Mas Lua não olha nos olhos da gente. Já Branquinha vive nos olhando nos olhos e falando com o olhar. É da espécie dos cães urbanos, vivia pelo mundo até ser atropelada, recolhida pela ong SOS Vida Animal e operada de um grande ferimento. Em fotos, aparece magra, abatida, olhar sofrido. Mas recuperou-se com a garra dos cães de rua, e em seguidinha teve uma ninhada de seis filhotes pois já estava prenha. Todos os filhotes já tinham sido adotados quando fomos procurar uma cachorra para adotar. Alguém foi buscar Branquinha no quintal, e eu estava sentado quando ela entrou e... pulou no meu colo! Perguntei se era assim com todos, não, só comigo. Ela me adotou! Agora vive feliz como aí na foto.

Ela me segue o tempo todo, minha sombra branca. Escrevo e vejo tevê com ela deitada ao lado, minha assistente sempre. Noitinha vou para a fogueira no quintal, ela fica olhando o fogo feito escultura do cão ancestral. A gata Lua passa chispando, sobe e some numa árvore. Branquinha boceja, como a dizer ah, tanta agilidade me entedia.

Aos poucos, Lua volta, rondando em redor, aí Branquinha vem me olhar pedinte, sempre carente de carinho.

Lua pula leve no meu colo, Branquinha começa a rabear tanto que pergunto se vai voar.

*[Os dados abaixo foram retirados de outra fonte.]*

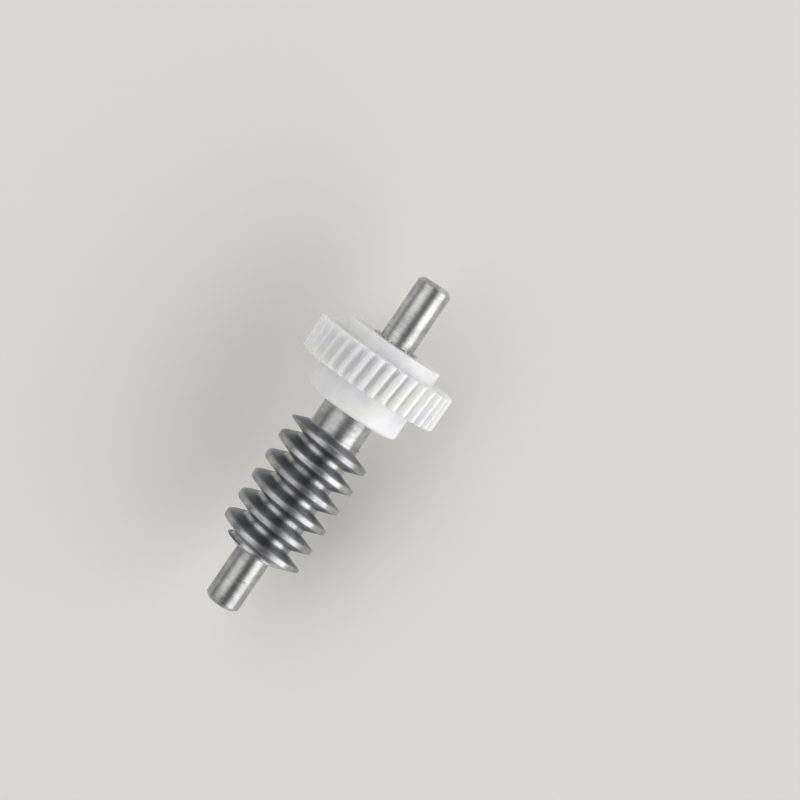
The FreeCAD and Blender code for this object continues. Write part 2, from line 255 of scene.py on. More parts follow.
def lathe(profile, segments):
    """A closed turned solid from a half section given as (x, radius) points that ends on the axis."""
    bm = bmesh.new()
    points = [bm.verts.new((x, 0, radius)) for x, radius in profile]
    sides = [bm.edges.new(pair) for pair in zip(points, points[1:])]
    bmesh.ops.spin(
        bm, geom=points + sides, cent=(0, 0, 0), axis=(1, 0, 0), dvec=(0, 0, 0),
        angle=2 * math.pi, steps=segments, use_merge=True, use_duplicate=False,
    )
    bmesh.ops.remove_doubles(bm, verts=bm.verts, dist=TOUCHING)
    bmesh.ops.recalc_face_normals(bm, faces=bm.faces)
    return bm


def break_edges(bm, offset, least_angle=0.2):
    """Rounds every edge of a turned solid whose faces meet at more than the least angle."""
    sharp = [e for e in bm.edges if len(e.link_faces) == 2 and e.calc_face_angle(0) > least_angle]
    bmesh.ops.bevel(
        bm, geom=sharp, offset=offset, offset_type="OFFSET", segments=2, profile=0.5,
        affect="EDGES", clamp_overlap=True, material=-1,
    )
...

Pergunto a Lua o que quer no meu colo, ela mia esfregando a cabeça em minhas mãos, Branquinha já quase voando.

Então faço carinho numa e na outra, Branquinha fecha os olhos e Lua começa a ronronar.

Aí agradeço a Deus pela paz, pelas estrelas, pelo sol que vai voltar amanhã, e também por ter duas mãos.